Requirement:
Every line from the first one to the line containing "return a + (b - a) * t" should be echoed exactly; leave out the rest.

* Start Available data *

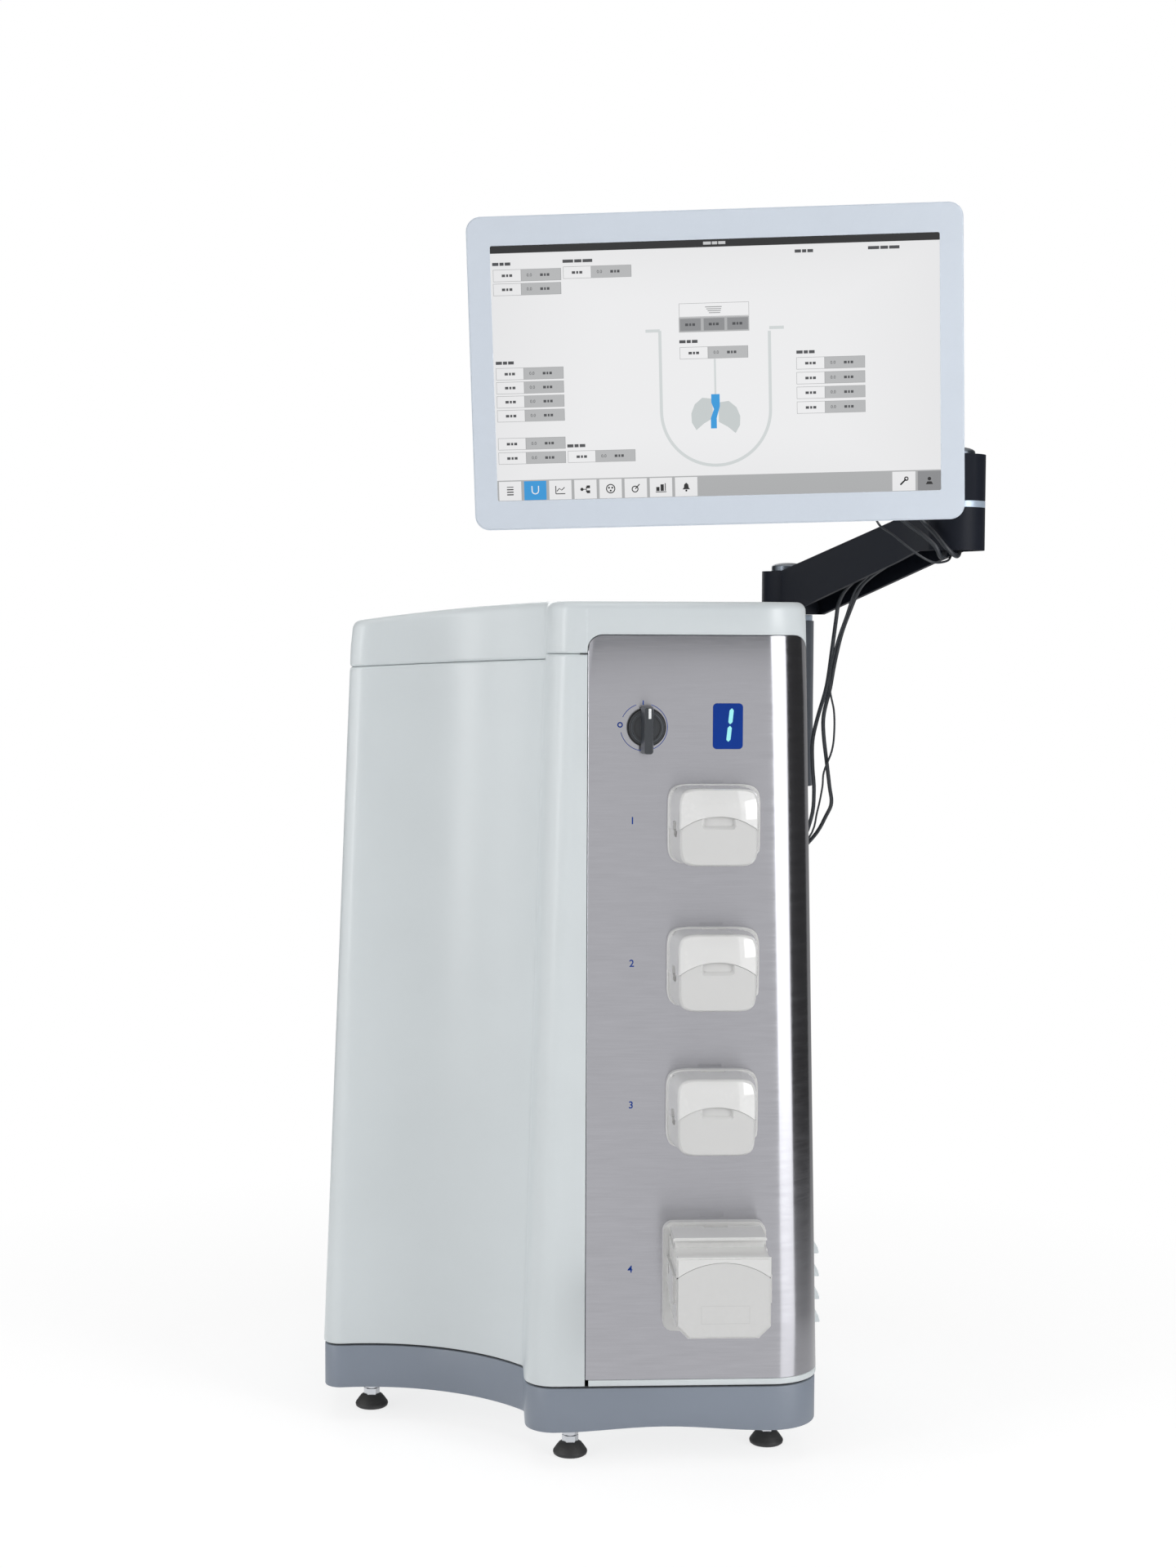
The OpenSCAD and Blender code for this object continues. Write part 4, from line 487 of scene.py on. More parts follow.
steel_front = brushed_steel("brushed stainless front", paint(168, 168, 173), 0.2, 0.14)
print("made", steel_front.name)

# %% [markdown]
# The cabinet is a vacuum-formed skin. Its outline, seen from above, is a chain of arcs and
# straights that leans in a little towards the top. The chain is written here as named stretches,
# so that a loft can put as many columns of vertices on each as its curve needs: many on the round
# column and in the vessel nook, few on a straight.

# %% The cabinet's outline
HIGH, DEEP, SHELL_FOOT, SEAM = 760, 380, 74, 715
CORNER_R, COLUMN_R, WING_R, KINK_R, BACK_R, NOOK_R = 44, 27, 16, 12, 20, 182
BEND = 82.4
NOOK_CENTRE = (-147, -46)
EDGE_GAP = 0.3


def lean(z, low, high):
    return low + (high - low) * max(0, min(1, (z - SHELL_FOOT) / (HIGH - SHELL_FOOT)))


def right_x(z):
    return lean(z, 209, 193)


def column_x(z):
    return lean(z, -53, -34)


def wing_x(z):
    return lean(z, -236, -208)


def on_arc(centre, radius, degrees):
    a = math.radians(degrees)
    return centre[0] + radius * math.cos(a), centre[1] + radius * math.sin(a)


def mix(a, b, t):
    return a + (b - a) * t


def plan_point(stretch, t, z, d):
    """The point at share t of a stretch of the outline at height z, set in by d."""
    nook = (column_x(z) + NOOK_CENTRE[0], NOOK_CENTRE[1])
    wing_cx = wing_x(z) + WING_R
    wing = (wing_cx, nook[1] + math.sqrt((NOOK_R + WING_R) ** 2 - (wing_cx - nook[0]) ** 2))
    kink_cx = column_x(z) - KINK_R
    kink = (kink_cx, nook[1] + math.sqrt((NOOK_R - KINK_R) ** 2 - (kink_cx - nook[0]) ** 2))
    wing_turn = math.degrees(math.atan2(nook[1] - wing[1], nook[0] - wing[0])) + 360
    kink_turn = math.degrees(math.atan2(kink[1] - nook[1], kink[0] - nook[0]))
    corner = (right_x(z) - CORNER_R, CORNER_R)
    if stretch == "steel":
        return mix(-EDGE_GAP, corner[0], t), d
    if stretch == "bend":
        return on_arc(corner, CORNER_R - d, -90 + BEND * t)
    if stretch == "corner":
        return on_arc(corner, CORNER_R - d, mix(BEND - 90, 0, t))
    if stretch == "right side":
        return right_x(z) - d, mix(CORNER_R, DEEP - BACK_R, t)
    if stretch == "right back":
        return on_arc((right_x(z) - BACK_R, DEEP - BACK_R), BACK_R - d, 90 * t)
    if stretch == "back":
        return mix(right_x(z) - BACK_R, wing_x(z) + BACK_R, t), DEEP - d
    if stretch == "left back":
        return on_arc((wing_x(z) + BACK_R, DEEP - BACK_R), BACK_R - d, 90 + 90 * t)
    if stretch == "wing side":
        return wing_x(z) + d, mix(DEEP - BACK_R, wing[1], t)
    if stretch == "wing":
        return on_arc(wing, WING_R - d, mix(180, wing_turn, t))
    if stretch == "nook":
        return on_arc(nook, NOOK_R + d, mix(wing_turn - 180, kink_turn, t))
    if stretch == "kink":
        return on_arc(kink, KINK_R + d, mix(kink_turn, 0, t))
    if stretch == "flank":
        return column_x(z) + d, mix(kink[1], COLUMN_R, t)
    if stretch == "column":
        return on_arc((column_x(z) + COLUMN_R, COLUMN_R), COLUMN_R - d, 180 + 90 * t)
    if stretch == "back at":
        return t, DEEP - d
    if stretch == "front at":
        return t, d
    return mix(column_x(z) + COLUMN_R, -EDGE_GAP, t), d


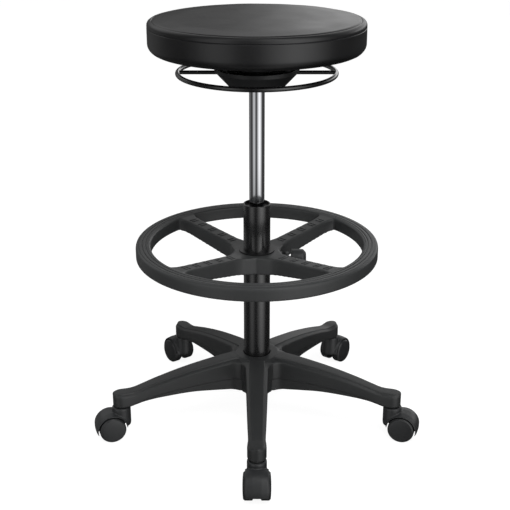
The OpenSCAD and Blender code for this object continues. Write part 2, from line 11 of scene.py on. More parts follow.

* End Available data *

Expected answer:
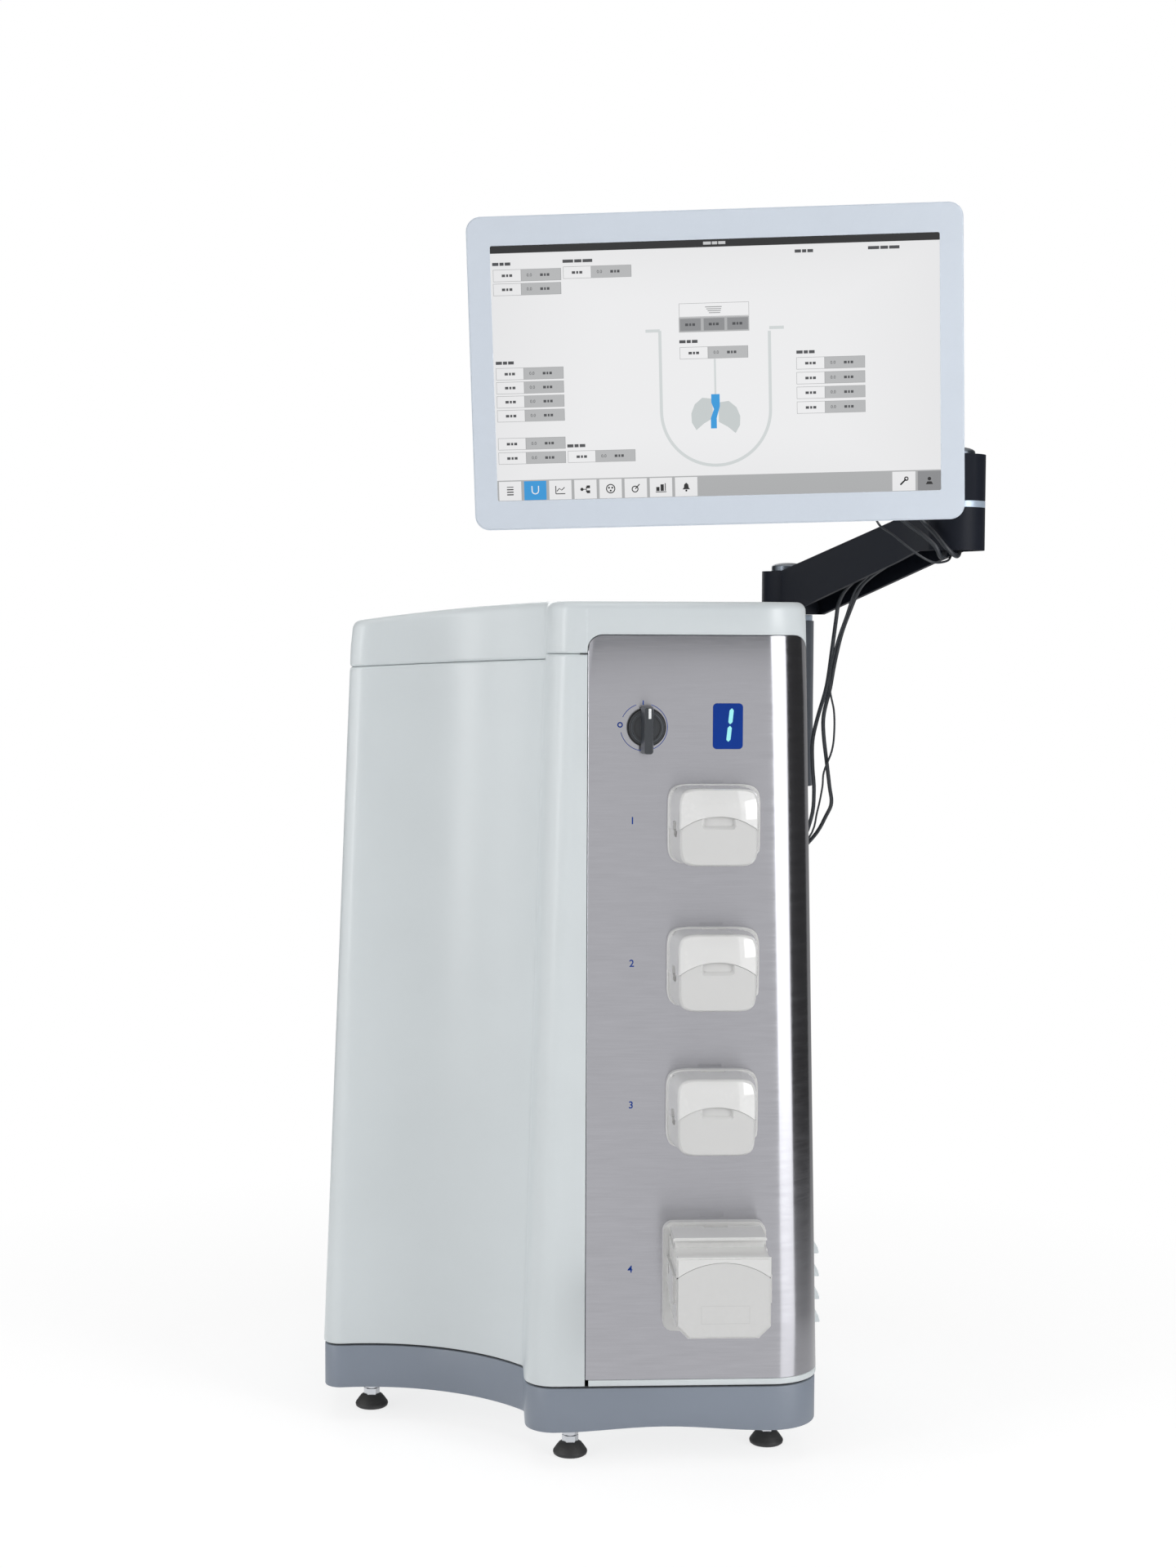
The OpenSCAD and Blender code for this object continues. Write part 4, from line 487 of scene.py on. More parts follow.
steel_front = brushed_steel("brushed stainless front", paint(168, 168, 173), 0.2, 0.14)
print("made", steel_front.name)

# %% [markdown]
# The cabinet is a vacuum-formed skin. Its outline, seen from above, is a chain of arcs and
# straights that leans in a little towards the top. The chain is written here as named stretches,
# so that a loft can put as many columns of vertices on each as its curve needs: many on the round
# column and in the vessel nook, few on a straight.

# %% The cabinet's outline
HIGH, DEEP, SHELL_FOOT, SEAM = 760, 380, 74, 715
CORNER_R, COLUMN_R, WING_R, KINK_R, BACK_R, NOOK_R = 44, 27, 16, 12, 20, 182
BEND = 82.4
NOOK_CENTRE = (-147, -46)
EDGE_GAP = 0.3


def lean(z, low, high):
    return low + (high - low) * max(0, min(1, (z - SHELL_FOOT) / (HIGH - SHELL_FOOT)))


def right_x(z):
    return lean(z, 209, 193)


def column_x(z):
    return lean(z, -53, -34)


def wing_x(z):
    return lean(z, -236, -208)


def on_arc(centre, radius, degrees):
    a = math.radians(degrees)
    return centre[0] + radius * math.cos(a), centre[1] + radius * math.sin(a)


def mix(a, b, t):
    return a + (b - a) * t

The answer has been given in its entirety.